Sean Armstrong, AppNeta Director of Product Management | Jan. 29, 2015
Seven ways to resolve Salesforce and many other SaaS performance issues.

4. Ensure high quality network bandwidth and equipment. Getting more bandwidth isn't going to necessarily make you SaaS apps run faster or perform better, but higher quality bandwidth might. Web applications are TCP-based with guaranteed delivery and even small amounts of packet loss will have an incredible impact on web application performance. When a web application has 3-5% of packet loss, also represented by the retransmit rate in flow-based applications, the overall user experience of that application will be terrible.

The solution is to make sure you're not experiencing packet loss and retransmits on your current Internet connections and to ensure your network equipment, as well as your ISP's, is working properly. The reason many companies upgrade from residential to business class or other dedicated circuits is to ensure tighter tolerances, better equipment and less chance for packet loss for their web and SaaS apps.

5. Choose the right SaaS instance for your users. Salesforce, for example, operates 27 production "instances" globally, with 21 of them in North America. The location of your office in relation to the location of your Salesforce instance and all your Salesforce plug-ins factor into performance and central to many of the issues Salesforce users see.

Reducing the physical distance and the number of network hops to Salesforce can have a huge impact on performance. Of course, no one is going to notice a 20 or 30 milliseconds delay, but when those 20 or 30 milliseconds are tacked on to each of the 75 objects on a Salesforce web page, and users are spending several hours in this mission critical SaaS app, they really add up. Most other SaaS services do not have the option to choose where your account is provisioned, but you should take advantage of this option with Salesforce and choose the instance that is closest geographically to your users, as this will give the best performance.

6. Enable intelligent caching. Web applications tend to have lots of Javascript and Cascading Style Sheets to provide a rich user experience that is comparable to what people experience with a desktop application.

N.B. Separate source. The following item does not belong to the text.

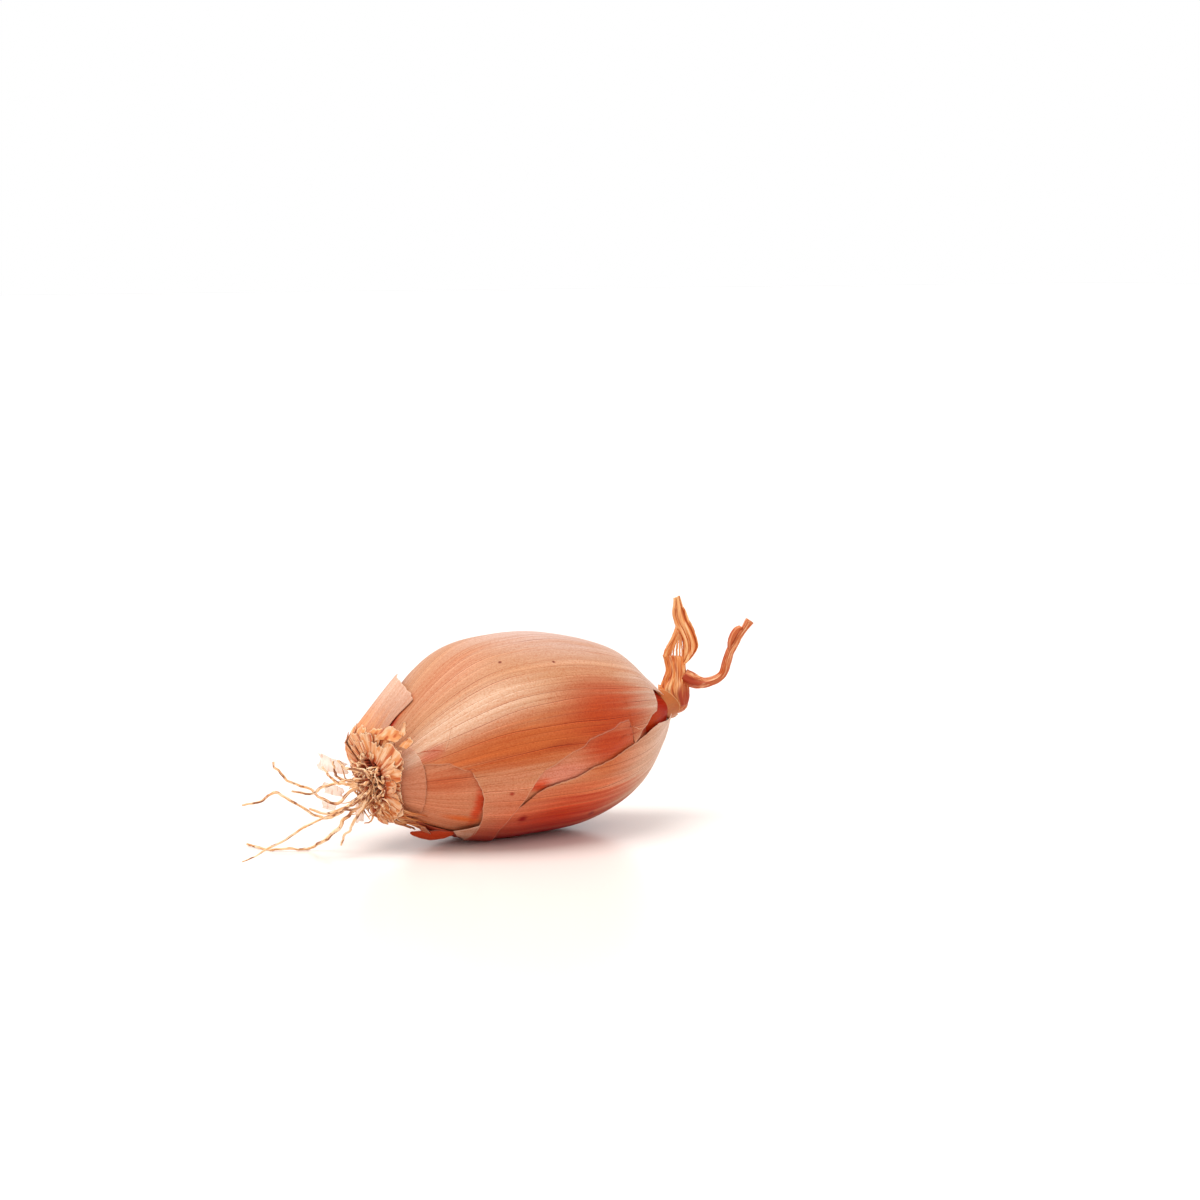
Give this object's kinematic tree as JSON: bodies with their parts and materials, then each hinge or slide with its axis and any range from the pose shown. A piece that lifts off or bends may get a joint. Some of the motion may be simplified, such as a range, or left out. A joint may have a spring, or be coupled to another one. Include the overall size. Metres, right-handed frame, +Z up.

As a result, you're going to have 3, 4 or 5MB Javascript files that can take time to download, especially when you have packet loss. One page with multiple plugins can have a total page size of 5 MB. Since it rarely changes, if you can enable caching on your network and create a cache derivative of it stored locally, you'll be enabling larger file downloads and creating a much better experience for your users when loading Salesforce.

7. Assess your Salesforce plug-in usage. The average Salesforce customer has seven plug-ins, each of which can dramatically help or hurt the overall end user experience. The majority of your total data transfer could actually be from these third-party plug-ins, which work with Salesforce to provide lead sourcing, marketing, sales and accounting capabilities. Therefore, you want to explore how much bandwidth your plug-ins are using, and from where these plug-ins are being served. The performance impact of these plugins should be a consideration when choosing between the available plugins, not just the features they have available.